Hear Hear! Happy Birthday, and I am proud to have worked with many of the illustrious founders as a partner and colleague.

Aaron said...

Wow - 20 years is kind of a long time ;-) From (distant) memory, the CASE tool came out in version 2.0(??), and the couple of 1.92 implementations I worked on back then meant writing the actual Magik to implement the model? Maybe it was the release before, I don't know.... Glad I didn't have to do that too often though.

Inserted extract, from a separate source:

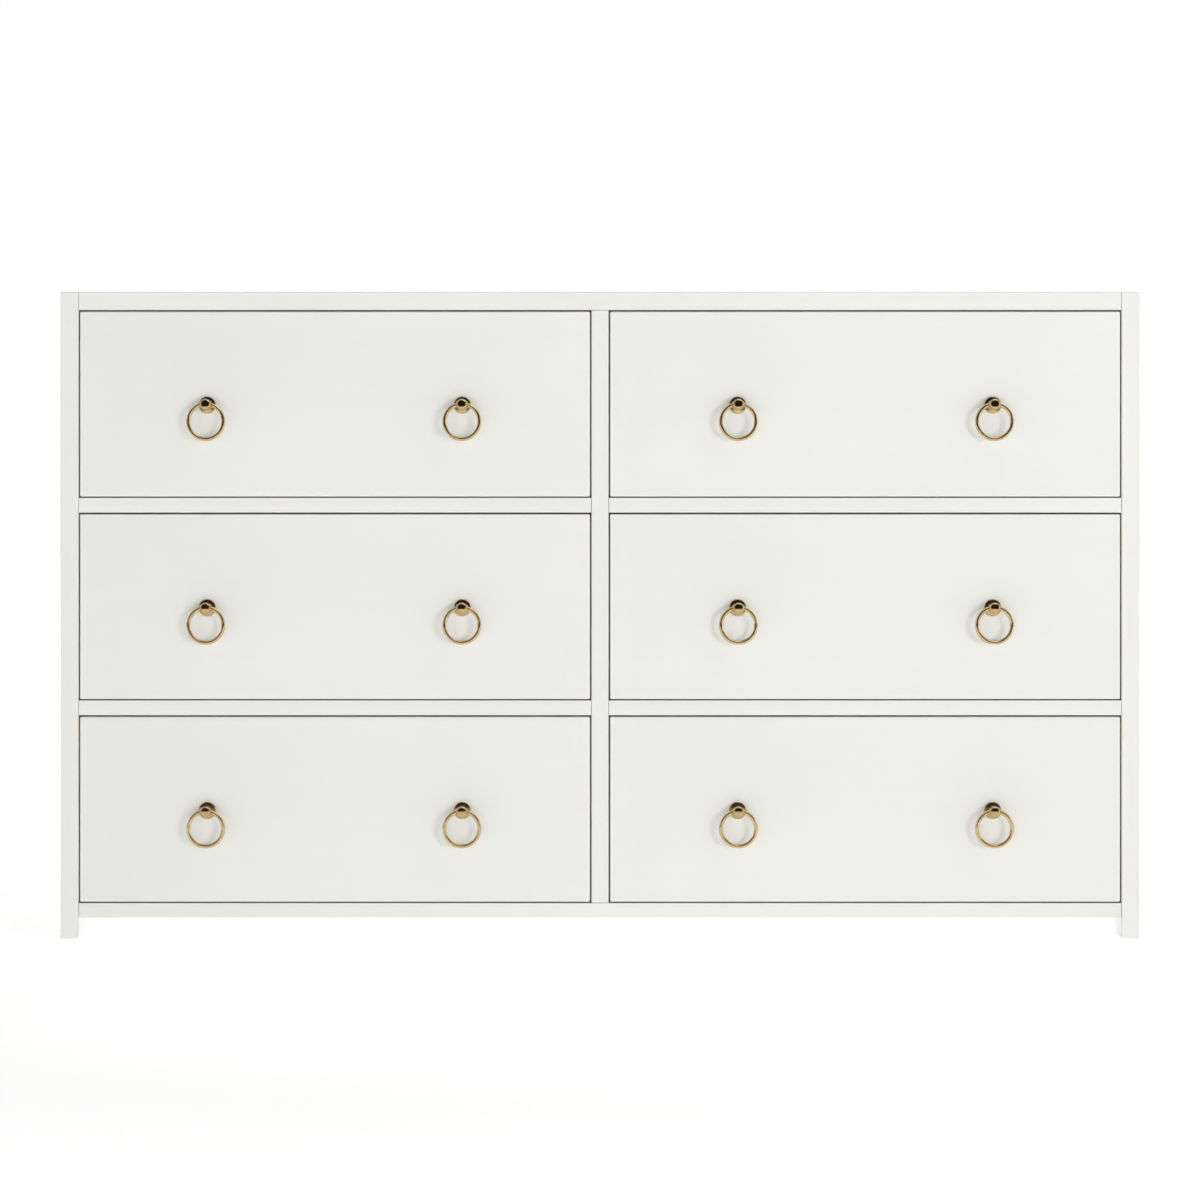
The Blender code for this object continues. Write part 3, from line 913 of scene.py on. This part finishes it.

I remember thinking I had won the lottery when I showed up for a week in Imass's office straight out of college, followed by about 4 or 5 weeks on expenses in Cambridge straight afterwards. I ate and drank better than any time during college, with pepper vodka at the Bird in the Hand (for lunch!! - those Smallwordl trainers were a bad influence!), followed by a drunken train ride back up to Newcastle on Christmas Eve after the last class. Happy days, and weird how some things work out in ways you never quite expect.....

OK, reminiscing over....

Peter Batty said...

@Aaron - yes, makes you feel old eh? You're right, the CASE tool appeared in version 2.0 in 1993. In regard to pubs, I can remember that my customer MANWEB would call the payphone in the Zebra if they needed support after hours, as they knew that was the place to find us :) (that was in pre mobile phone days, of course!).

Unknown said...

Thanks Peter for this retrospective -- we turned "15" this month but I never knew Smallworld was only 5 years older. Prior to starting Safe, the company I was with considered using Smallworld for a national mapping system but in the end went with System 9 (which went on to become Spatialware for MapInfo). One of the most common misconceptions about Smallworld from that era (which seems to keep coming up) was that it had something to do with the Smalltalk programming language, which I'm quite sure is completely false. Anyone want to confirm or deny that?

Dale

Peter Batty said...

Hi Dale, I also heard the occasional comment about the Smallworld name being related to Smalltalk, but you're right that it wasn't anything to do with that.

Anonymous said...

Hi Peter - from Down-Under,

great summary, maybe worth mentioning the work of Mike and Lesley Bundock in this part of the World. I first bumped into Mike in an on-line bulletin board (remember those?) on object-oriented programming in the early 90's. Mike would not stop chatting about the wonders of Smallworld until such time I organised a demo for him to the Intergraph shop (long since gone) I was working for at the time. I quickly "saw the light" but it took me another year or so of frustration before I left the joint and started we-do-IT.com (First Smallworld World Class Partner in Southern Hemisphere in 1996) now 40+ Smallworld Consultants and still loving it - even after 8 years of GE trying to starve the partner model (now re-introduced with great fanfare). Thank you Mike Bundock for introducing me to Smallworld, thank you Eric Proust for teaching an old FORTRAN hack a little bit of Magik and thank you Nigel Went for restoring my faith in GE partnering ...

Unknown said...

Happy Birhtday to big smallworld!
Good to hear the history and comments on smallworld from Walter and many of the old smallworld guys. I am young(4years)in smallworld, still I am very happy and proud working with top GIS product...Smallworld

Anonymous said...

Got started with Smallworld in 1991, I believe it was version 1.9.4. There was no CASE, ACE and various other tools, they came in version 2. And the symbol editor was horrible, I remember. I think Gillian worked on the CASE tool. Smallworld was still pretty small in '91, my first training in Cambridge was done by the accountant while Nicola came in if something crashed or they 'cooked' a new image :-) It'll be interesting to see what the next 20 years will bring. Happy Birthday Smallworld, thanks for the opportunity to work with so many great people in different countries.

GIS mapping services said...

Happy birthday!!!!

regards
GIS data processing

Anonymous said...

Where is the opensource-version of Smallworld?